◆ **Prompt**:
Find the string "scene" in the records. Copy every line it appears in.

◆ **Record list**:
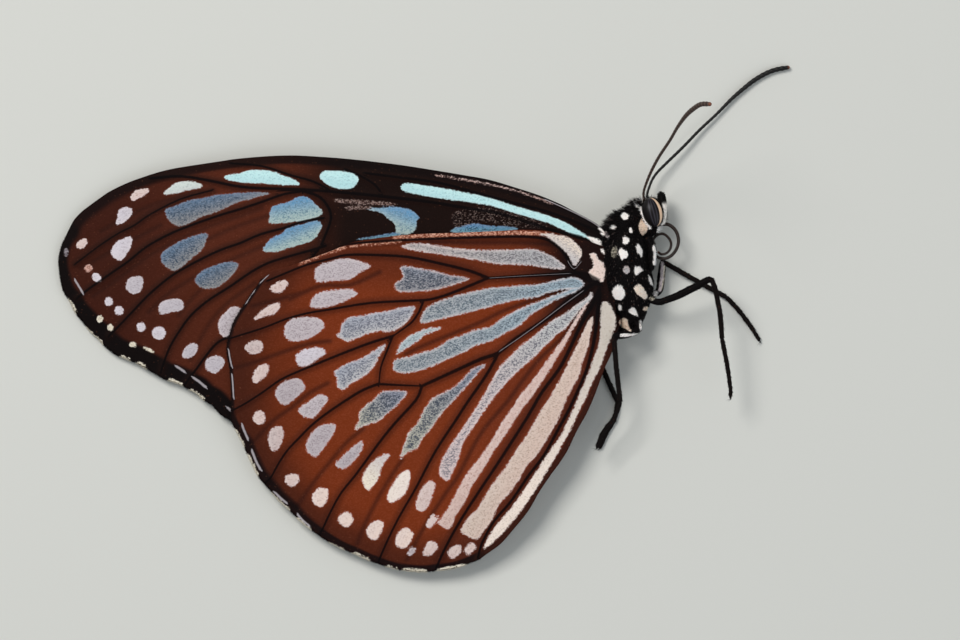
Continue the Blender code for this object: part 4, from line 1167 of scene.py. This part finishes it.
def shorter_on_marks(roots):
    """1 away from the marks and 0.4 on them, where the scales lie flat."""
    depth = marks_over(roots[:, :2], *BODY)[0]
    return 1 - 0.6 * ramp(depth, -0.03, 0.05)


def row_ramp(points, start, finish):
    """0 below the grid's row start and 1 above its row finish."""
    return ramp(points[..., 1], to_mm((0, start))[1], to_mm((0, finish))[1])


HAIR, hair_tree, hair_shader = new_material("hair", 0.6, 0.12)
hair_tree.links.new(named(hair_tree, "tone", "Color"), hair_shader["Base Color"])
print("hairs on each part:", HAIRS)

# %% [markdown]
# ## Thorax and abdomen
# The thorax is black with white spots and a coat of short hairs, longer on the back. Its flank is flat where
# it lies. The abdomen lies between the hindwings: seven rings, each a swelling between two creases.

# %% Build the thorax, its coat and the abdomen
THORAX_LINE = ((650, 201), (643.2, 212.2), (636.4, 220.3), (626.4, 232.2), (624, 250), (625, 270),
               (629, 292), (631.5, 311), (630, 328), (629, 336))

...

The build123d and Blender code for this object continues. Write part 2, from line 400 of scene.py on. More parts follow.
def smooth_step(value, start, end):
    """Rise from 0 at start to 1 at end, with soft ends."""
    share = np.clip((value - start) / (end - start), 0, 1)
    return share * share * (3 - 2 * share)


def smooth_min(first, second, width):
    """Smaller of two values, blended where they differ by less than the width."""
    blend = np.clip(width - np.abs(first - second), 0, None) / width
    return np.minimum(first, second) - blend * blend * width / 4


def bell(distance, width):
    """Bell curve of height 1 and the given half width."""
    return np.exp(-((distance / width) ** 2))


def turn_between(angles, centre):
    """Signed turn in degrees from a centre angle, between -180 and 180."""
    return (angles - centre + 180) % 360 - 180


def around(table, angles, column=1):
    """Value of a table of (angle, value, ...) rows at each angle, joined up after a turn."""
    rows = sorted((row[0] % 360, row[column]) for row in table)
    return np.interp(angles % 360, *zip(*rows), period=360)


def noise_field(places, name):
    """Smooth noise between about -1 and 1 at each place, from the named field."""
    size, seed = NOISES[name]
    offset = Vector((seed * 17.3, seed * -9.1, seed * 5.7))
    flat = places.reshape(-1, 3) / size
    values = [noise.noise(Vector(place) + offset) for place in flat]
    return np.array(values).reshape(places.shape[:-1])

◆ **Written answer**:
Continue the Blender code for this object: part 4, from line 1167 of scene.py. This part finishes it.
The build123d and Blender code for this object continues. Write part 2, from line 400 of scene.py on. More parts follow.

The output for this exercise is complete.